Um nicht missverstanden zu werden: Es ist völlig legitim, wenn Haas die seiner Meinung nach in meiner Untersuchung zu kurz gekommene Berücksichtigung gewisser Aspekte kritisiert, die er für wichtig hält. Jede Arbeit hat ihre natürlichen Grenzen, keine Arbeit leistet alles. Von diesem – aus meiner Sicht allerdings doch sehr einseitigen, die eigentliche Absicht der Dissertation komplett ausblendenden – Standpunkt aus aber das ganze Buch abzuqualifizieren als mehr oder weniger gescheiterten Versuch, Psychoanalyse und Geschichtsphilosophie zusammenzudenken, darf man gelinde gesagt als tendenziös bezeichnen.

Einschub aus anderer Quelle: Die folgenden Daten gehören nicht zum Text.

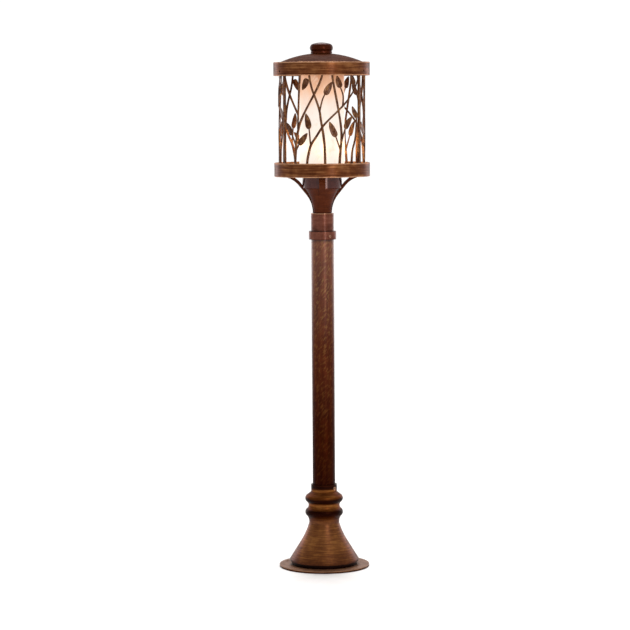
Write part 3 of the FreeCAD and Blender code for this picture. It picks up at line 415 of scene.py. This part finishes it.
def smooth(piece, degrees):
    """Shades a piece smooth, save for edges sharper than an angle."""
    select_only(piece)
    bpy.ops.object.shade_smooth_by_angle(angle=math.radians(degrees))


def finish_piece(piece, material, body, slot, *replaced):
    """Gives a piece its material and its body, and hides the CAD nodes it stands for. The slot is
    not used.
    """
    piece.data.materials.clear()
    piece.data.materials.append(material)
    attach(piece, body)
    if replaced:
        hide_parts(*replaced)


def on_cage(sizes, turn, share, radius):
    """A point of the front panel, from its place in the pattern and its distance from the axis."""
    angle = math.radians(turn)
    level = sizes.cage_foot + sizes.cage_height * share / 100
    return Vector((radius * math.sin(angle), -radius * math.cos(angle), level))


# ---------------------------------------------------------------- cage pieces

def make_twig(sizes, waypoints, first_radius, last_radius, chance):
    """A chain of points drawn out of one vertex, turned into a tapering round rod."""
    middle = sizes.cage_radius - max(first_radius, last_radius) * MM
    points = [on_cage(sizes, turn, share, middle) for turn, share in waypoints]
    bpy.ops.mesh.primitive_plane_add(size=MM, location=points[0])
    rod = bpy.context.object
    bpy.ops.object.mode_set(mode="EDIT")
    bpy.ops.mesh.select_all(action="SELECT")
    bpy.ops.mesh.merge(type="CENTER")
    for start, end in zip(points, points[1:]):
        bpy.ops.mesh.extrude_vertices_move(TRANSFORM_OT_translate={"value": end - start})
    bpy.ops.object.mode_set(mode="OBJECT")
    bpy.ops.object.convert(target="CURVE")
    line = rod.data.splines[0]
    line.type = "NURBS"
    line.order_u = 3
    line.use_endpoint_u = True
    rod.data.dimensions = "3D"
    rod.data.resolution_u = 5
    # the rod is one millimetre thick each way, so that a point's radius is in millimetres
    rod.data.bevel_depth = MM
    rod.data.bevel_resolution = 3
    rod.data.use_fill_caps = True
    # the line may come out drawn from its other end
    along = [Vector(point.co[:3]) + rod.location for point in line.points]
    if (along[0] - points[0]).length > (along[-1] - points[0]).length:
        first_radius, last_radius = last_radius, first_radius
    last = len(line.points) - 1
    for number, point in enumerate(line.points):
        taper = first_radius + (last_radius - first_radius) * number / last
        point.radius = taper * chance.uniform(*TWIG_GIRTH)
    bpy.ops.object.convert(target="MESH")
    return bpy.context.object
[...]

Haas’ Rezension umfasst weniger als 800 Wörter und damit nur ungefähr die Hälfte der bei HSK zulässigen maximalen Wortzahl. Es wäre also durchaus noch Raum gewesen für eine präzisere, insgesamt ausgewogenere Diskussion des Buches. Dies wäre zumindest eher im Sinne einer zu postulierenden Rezensionskultur gewesen, die sich um ebenso faire wie angemessene Urteile bemüht.

Anmerkung:
1 Vgl. Martin Klüners, Die Dialektik von Natur und Geschichte. Einige psychoanalytische Antworten auf klassische Fragen der Geschichtsphilosophie, in: Psychosozial 37 (2), 2014, S. 97-108. Zuvor u.a. schon in ders., Die Krankengeschichte als ,Novelle‘ – Die Entstehung der Psychoanalyse im Lichte der erzähltheoretisch inspirierten Geschichtsphilosophie, in: Christina Knoll/ Vanessa-Isabelle Reinwand (Hrsg.), Forschung trifft Literatur. Aktuelle Forschungsthemen im Spiegel literarischer Werke, Oberhausen 2011, S. 85-101.